Here’s another way to look at it.
On a perfectly flat course on a calm day with no traffic, you could closely perform the following structured workout for 60, 90, or 120 minutes.

The intervals are simply 2 minutes on at 5 min MMP and 3 minutes off at 50% LTP spinning easy.
Notice the workout Focus indicates Rouleur even though 5 min MMP is Breakaway Specialist (5:00). That’s due to the RIBs and watts never exceeding 5 min MMP which of course WON’T happen when you attempt to free ride to these specs outdoors.
This workout by definition is also Pure specificity while outdoors Mixed is to be expected.
While you won’t be able to exactly mimic this workout outdoors, the irregularly structured free ride to 5:00 Focus is the strain equivalent of this workout.
Instead of counting off seconds trying to adhere to a strict schedule, you can glance at a few fields and ride. MPA is the controlling force.

Thanks for the reply. Your explanation is exactly the understanding I had come to and exactly how I’ve done my last 2 focus workouts. What I’ve been looking for is a direct comparison in results from a focus workout and a structured workout now. It seems difficulty may be the key difference. If I do a 4 hour ride at an 8 minute focus but I’m doing 8 minute power efforts sporadically throughout the middle 2-3 hour portion of the ride, I’m assuming the difficulty level would be lower than If I compacted a bunch of 8 minute power efforts into say a 30 minute portion of the ride? Now, the difficulty score would go up during that portion of the ride but at the end, assuming I end up with the exact same focus duration, the difficulty scores would be equal? If yes, then my question remains, is there any difference between a structured workout and a focus workout as far as results?

I’m happy with my fitness gains so far, participated in road race Saturday and I was not expecting to feel as fit as I already do. My ability to push high wattages and recover quickly and do this repeatedly throughout the entire race without feeling much accumulated fatigue was great. Looking forward to how I’ll feel in 1-2 months as I move towards peak fitness.

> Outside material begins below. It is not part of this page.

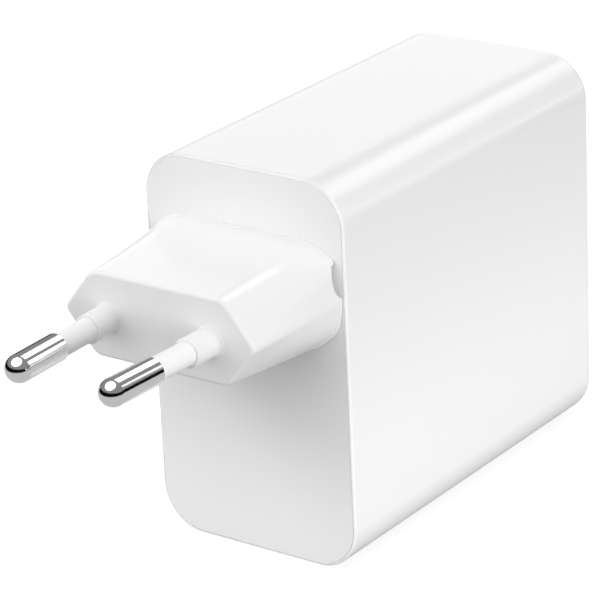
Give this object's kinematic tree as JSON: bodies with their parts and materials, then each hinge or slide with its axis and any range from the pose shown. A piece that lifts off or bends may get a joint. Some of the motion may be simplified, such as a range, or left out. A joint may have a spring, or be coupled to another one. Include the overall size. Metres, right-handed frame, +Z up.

One issue I’m running into is my yellow status. After the road race saturday I was yellow all the way through wednesday. I thought I’d do a little bit of a focus workout yesterday (Sunday) even though I was yellow because I have a gravel race next saturday. I’ve done the last 2 races in yellow status and I felt a bit tired in both. Well, Now my status is yellow all the way through Friday. So I’m left to just ride endurance all week. Good news is I can’t seem to get my status to red anymore and I don’t ever have that wiped out feeling after a race or workout.

Little frustrating that Xert keeps dropping my numbers because I get “near breakthroughs” when racing because of course I’m not trying to blow myself up in the race. I’ve lost 20 watts off my TP yet I’m clearly more fit than I was when it was 20 watts higher. I’ll have to do a breakthrough workout as soon as I have a window and rested status.

Same conclusion I’ve come to, but I don’t know if we are right or not. I’ve listed to 3-4 more of the podcasts since last posting and it seems this line of thinking is theoretically correct. I’d love to see some studies on all of this. So far I’m happy with my fitness gains so I’m going to keep going with the focus workouts and see how it plays out.

If you get Fakethroughs when you know it was not a maximum effort you are supposed to flag the activity to tell Xert that it was not a Breakthrough attempt and it will keep your signature as is. The software can’t always tell if you gave your all or just close to it so it needs the feedback sometimes. The XSS of the ride is still counted normally, so the signature will change a bit because of the training load change, just the Fakethrough/Breakthrough signature change is ignored.

I did play with that, neither dropped my numbers a significant amount, about 3-5 watts each time but I know I easily had more in the tank when I made the efforts in the races. I’ll keep this in mind for the future. It’s been over a month since I had a breakthrough so I’m due to give it a go anyways, the lower number will make it easier and more accurate.